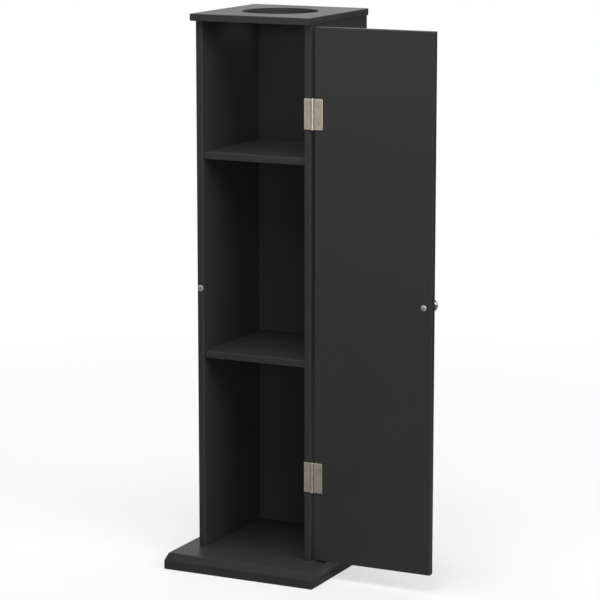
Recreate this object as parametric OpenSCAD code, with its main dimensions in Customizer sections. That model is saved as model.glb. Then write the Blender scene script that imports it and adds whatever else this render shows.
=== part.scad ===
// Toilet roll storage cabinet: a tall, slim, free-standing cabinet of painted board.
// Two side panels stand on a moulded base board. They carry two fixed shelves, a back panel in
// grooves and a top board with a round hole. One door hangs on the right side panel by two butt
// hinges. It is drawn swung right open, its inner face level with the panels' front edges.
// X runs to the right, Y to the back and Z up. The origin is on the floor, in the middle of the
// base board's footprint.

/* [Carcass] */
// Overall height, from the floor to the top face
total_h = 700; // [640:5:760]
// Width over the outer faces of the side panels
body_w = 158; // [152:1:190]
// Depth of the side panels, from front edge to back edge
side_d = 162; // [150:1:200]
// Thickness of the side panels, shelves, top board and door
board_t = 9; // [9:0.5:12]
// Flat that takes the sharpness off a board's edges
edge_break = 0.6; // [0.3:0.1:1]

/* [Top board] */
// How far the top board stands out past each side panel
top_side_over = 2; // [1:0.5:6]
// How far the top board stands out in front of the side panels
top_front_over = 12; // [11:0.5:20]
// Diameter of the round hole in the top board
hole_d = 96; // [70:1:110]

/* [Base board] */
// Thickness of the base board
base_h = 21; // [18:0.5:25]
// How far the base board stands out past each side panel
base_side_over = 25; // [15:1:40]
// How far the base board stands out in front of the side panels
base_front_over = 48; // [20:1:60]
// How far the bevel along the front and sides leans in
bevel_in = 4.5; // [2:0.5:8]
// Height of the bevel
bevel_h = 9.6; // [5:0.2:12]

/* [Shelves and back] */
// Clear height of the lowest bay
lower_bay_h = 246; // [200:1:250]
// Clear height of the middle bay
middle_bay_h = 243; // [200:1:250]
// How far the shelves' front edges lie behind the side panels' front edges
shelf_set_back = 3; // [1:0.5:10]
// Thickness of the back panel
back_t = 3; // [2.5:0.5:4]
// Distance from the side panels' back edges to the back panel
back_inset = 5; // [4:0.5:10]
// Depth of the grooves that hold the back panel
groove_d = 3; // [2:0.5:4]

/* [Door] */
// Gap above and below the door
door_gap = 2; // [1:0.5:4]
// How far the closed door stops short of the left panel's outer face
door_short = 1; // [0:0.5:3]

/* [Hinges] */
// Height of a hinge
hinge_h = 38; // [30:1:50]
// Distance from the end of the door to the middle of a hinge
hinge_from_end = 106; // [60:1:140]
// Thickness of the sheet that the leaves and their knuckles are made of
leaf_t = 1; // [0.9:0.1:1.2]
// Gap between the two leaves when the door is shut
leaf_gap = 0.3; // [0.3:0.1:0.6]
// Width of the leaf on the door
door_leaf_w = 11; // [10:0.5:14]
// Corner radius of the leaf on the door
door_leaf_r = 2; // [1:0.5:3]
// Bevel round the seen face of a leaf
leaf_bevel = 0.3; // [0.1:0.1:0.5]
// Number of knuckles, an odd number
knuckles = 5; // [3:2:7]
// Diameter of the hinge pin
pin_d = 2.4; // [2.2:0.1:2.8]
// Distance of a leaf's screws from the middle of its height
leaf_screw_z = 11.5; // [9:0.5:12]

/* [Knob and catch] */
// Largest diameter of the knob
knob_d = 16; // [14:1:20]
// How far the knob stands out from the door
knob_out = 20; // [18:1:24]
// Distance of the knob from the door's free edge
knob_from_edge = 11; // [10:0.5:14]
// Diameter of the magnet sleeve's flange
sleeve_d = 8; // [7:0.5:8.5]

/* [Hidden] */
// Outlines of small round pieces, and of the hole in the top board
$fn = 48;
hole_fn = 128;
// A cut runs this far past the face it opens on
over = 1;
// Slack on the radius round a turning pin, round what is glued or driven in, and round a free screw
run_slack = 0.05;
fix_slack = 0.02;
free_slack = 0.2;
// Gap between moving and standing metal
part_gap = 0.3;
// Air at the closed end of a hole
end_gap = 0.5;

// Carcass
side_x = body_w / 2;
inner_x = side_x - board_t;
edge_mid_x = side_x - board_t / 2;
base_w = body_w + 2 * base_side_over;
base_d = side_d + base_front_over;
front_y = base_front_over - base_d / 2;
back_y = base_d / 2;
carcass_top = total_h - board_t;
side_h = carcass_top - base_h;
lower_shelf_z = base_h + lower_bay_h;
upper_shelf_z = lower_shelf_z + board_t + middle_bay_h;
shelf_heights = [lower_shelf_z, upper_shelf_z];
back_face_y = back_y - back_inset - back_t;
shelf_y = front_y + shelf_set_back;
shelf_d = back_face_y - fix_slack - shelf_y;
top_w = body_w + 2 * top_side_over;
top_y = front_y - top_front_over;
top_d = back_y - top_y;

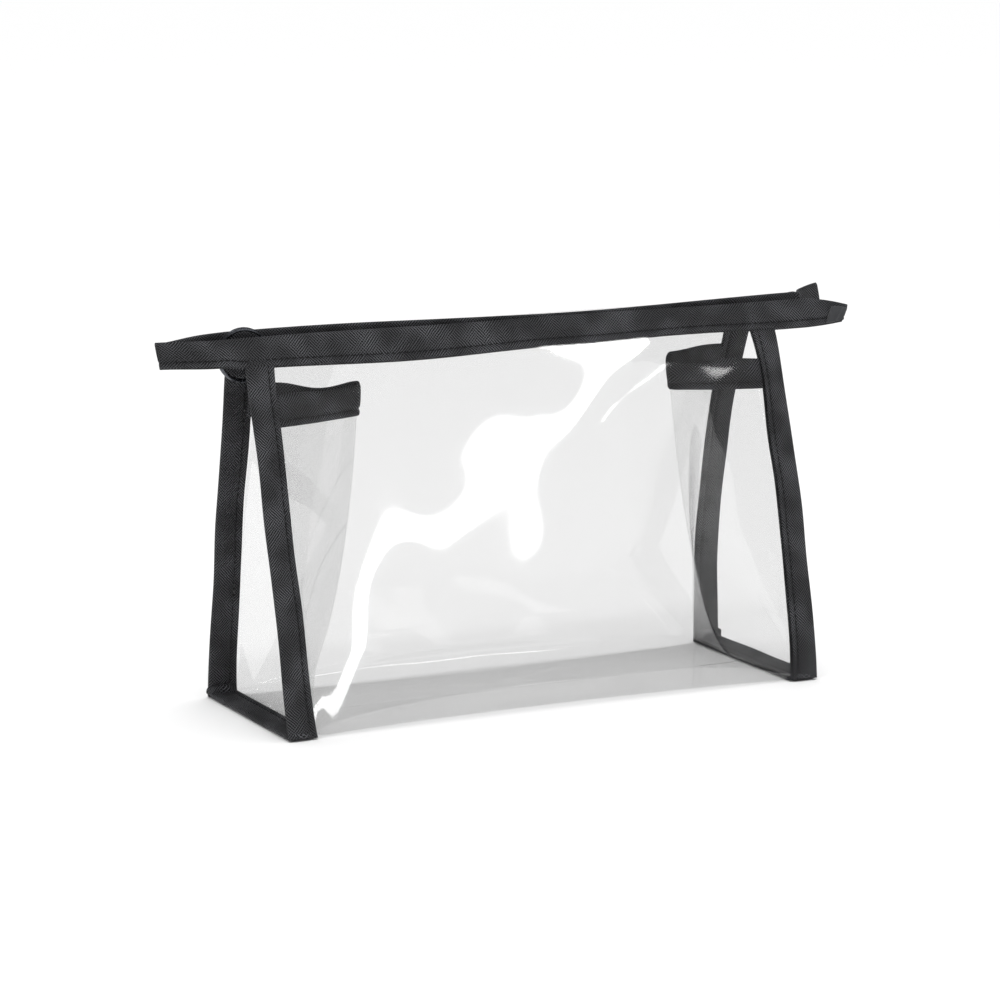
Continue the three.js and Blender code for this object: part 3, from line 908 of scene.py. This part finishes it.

### Work to do
Copy each record from above without leaving any out.

### The output
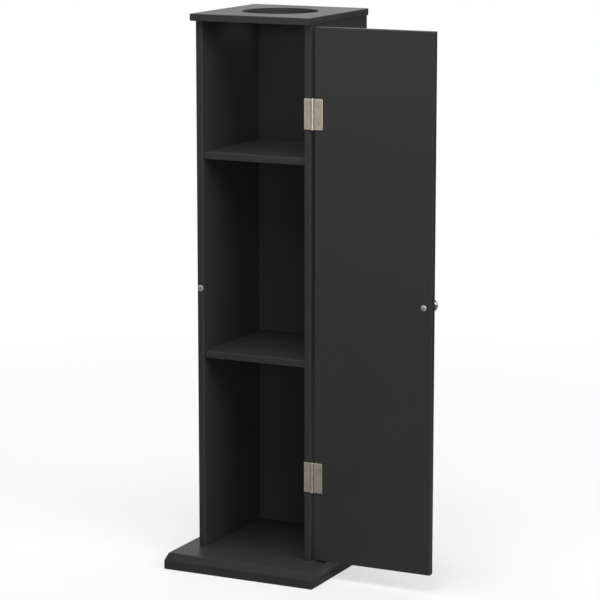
Recreate this object as parametric OpenSCAD code, with its main dimensions in Customizer sections. That model is saved as model.glb. Then write the Blender scene script that imports it and adds whatever else this render shows.
=== part.scad ===
// Toilet roll storage cabinet: a tall, slim, free-standing cabinet of painted board.
// Two side panels stand on a moulded base board. They carry two fixed shelves, a back panel in
// grooves and a top board with a round hole. One door hangs on the right side panel by two butt
// hinges. It is drawn swung right open, its inner face level with the panels' front edges.
// X runs to the right, Y to the back and Z up. The origin is on the floor, in the middle of the
// base board's footprint.

/* [Carcass] */
// Overall height, from the floor to the top face
total_h = 700; // [640:5:760]
// Width over the outer faces of the side panels
body_w = 158; // [152:1:190]
// Depth of the side panels, from front edge to back edge
side_d = 162; // [150:1:200]
// Thickness of the side panels, shelves, top board and door
board_t = 9; // [9:0.5:12]
// Flat that takes the sharpness off a board's edges
edge_break = 0.6; // [0.3:0.1:1]

/* [Top board] */
// How far the top board stands out past each side panel
top_side_over = 2; // [1:0.5:6]
// How far the top board stands out in front of the side panels
top_front_over = 12; // [11:0.5:20]
// Diameter of the round hole in the top board
hole_d = 96; // [70:1:110]

/* [Base board] */
// Thickness of the base board
base_h = 21; // [18:0.5:25]
// How far the base board stands out past each side panel
base_side_over = 25; // [15:1:40]
// How far the base board stands out in front of the side panels
base_front_over = 48; // [20:1:60]
// How far the bevel along the front and sides leans in
bevel_in = 4.5; // [2:0.5:8]
// Height of the bevel
bevel_h = 9.6; // [5:0.2:12]

/* [Shelves and back] */
// Clear height of the lowest bay
lower_bay_h = 246; // [200:1:250]
// Clear height of the middle bay
middle_bay_h = 243; // [200:1:250]
// How far the shelves' front edges lie behind the side panels' front edges
shelf_set_back = 3; // [1:0.5:10]
// Thickness of the back panel
back_t = 3; // [2.5:0.5:4]
// Distance from the side panels' back edges to the back panel
back_inset = 5; // [4:0.5:10]
// Depth of the grooves that hold the back panel
groove_d = 3; // [2:0.5:4]

/* [Door] */
// Gap above and below the door
door_gap = 2; // [1:0.5:4]
// How far the closed door stops short of the left panel's outer face
door_short = 1; // [0:0.5:3]

/* [Hinges] */
// Height of a hinge
hinge_h = 38; // [30:1:50]
// Distance from the end of the door to the middle of a hinge
hinge_from_end = 106; // [60:1:140]
// Thickness of the sheet that the leaves and their knuckles are made of
leaf_t = 1; // [0.9:0.1:1.2]
// Gap between the two leaves when the door is shut
leaf_gap = 0.3; // [0.3:0.1:0.6]
// Width of the leaf on the door
door_leaf_w = 11; // [10:0.5:14]
// Corner radius of the leaf on the door
door_leaf_r = 2; // [1:0.5:3]
// Bevel round the seen face of a leaf
leaf_bevel = 0.3; // [0.1:0.1:0.5]
// Number of knuckles, an odd number
knuckles = 5; // [3:2:7]
// Diameter of the hinge pin
pin_d = 2.4; // [2.2:0.1:2.8]
// Distance of a leaf's screws from the middle of its height
leaf_screw_z = 11.5; // [9:0.5:12]

/* [Knob and catch] */
// Largest diameter of the knob
knob_d = 16; // [14:1:20]
// How far the knob stands out from the door
knob_out = 20; // [18:1:24]
// Distance of the knob from the door's free edge
knob_from_edge = 11; // [10:0.5:14]
// Diameter of the magnet sleeve's flange
sleeve_d = 8; // [7:0.5:8.5]

/* [Hidden] */
// Outlines of small round pieces, and of the hole in the top board
$fn = 48;
hole_fn = 128;
// A cut runs this far past the face it opens on
over = 1;
// Slack on the radius round a turning pin, round what is glued or driven in, and round a free screw
run_slack = 0.05;
fix_slack = 0.02;
free_slack = 0.2;
// Gap between moving and standing metal
part_gap = 0.3;
// Air at the closed end of a hole
end_gap = 0.5;

// Carcass
side_x = body_w / 2;
inner_x = side_x - board_t;
edge_mid_x = side_x - board_t / 2;
base_w = body_w + 2 * base_side_over;
base_d = side_d + base_front_over;
front_y = base_front_over - base_d / 2;
back_y = base_d / 2;
carcass_top = total_h - board_t;
side_h = carcass_top - base_h;
lower_shelf_z = base_h + lower_bay_h;
upper_shelf_z = lower_shelf_z + board_t + middle_bay_h;
shelf_heights = [lower_shelf_z, upper_shelf_z];
back_face_y = back_y - back_inset - back_t;
shelf_y = front_y + shelf_set_back;
shelf_d = back_face_y - fix_slack - shelf_y;
top_w = body_w + 2 * top_side_over;
top_y = front_y - top_front_over;
top_d = back_y - top_y;

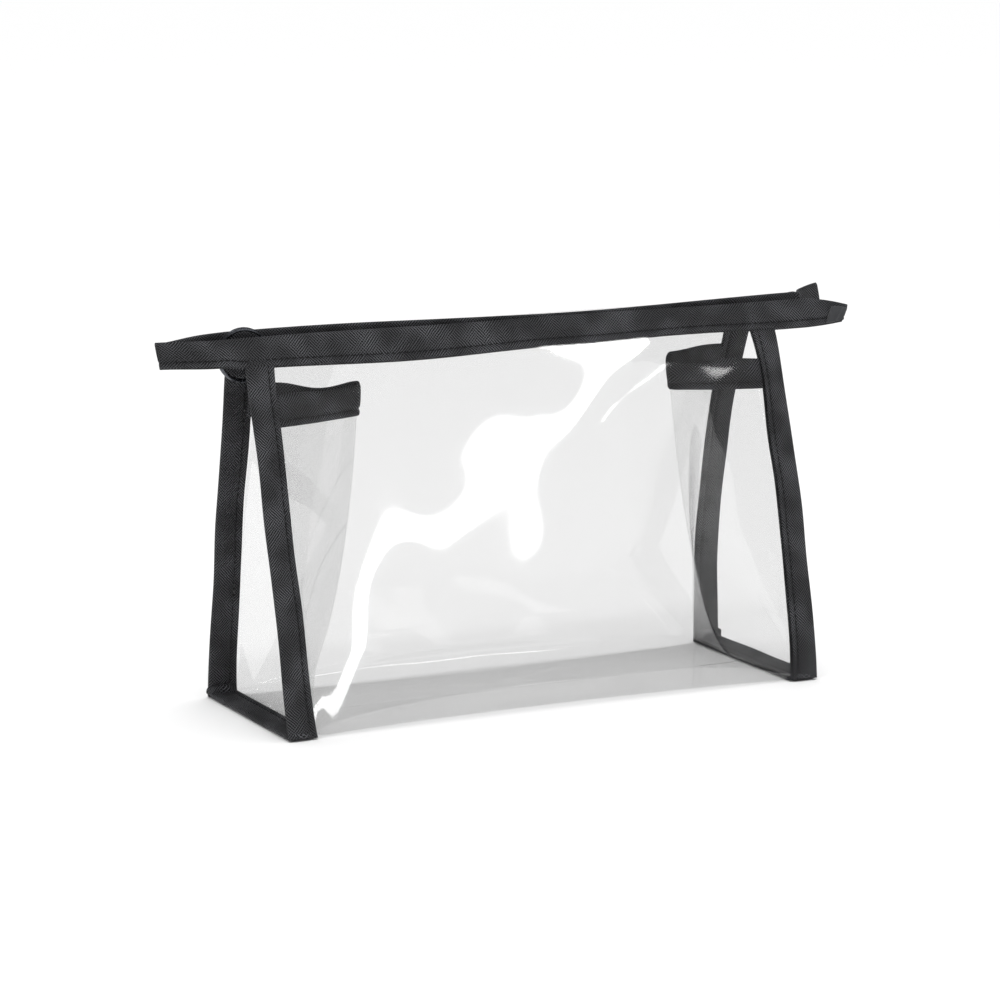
Continue the three.js and Blender code for this object: part 3, from line 908 of scene.py. This part finishes it.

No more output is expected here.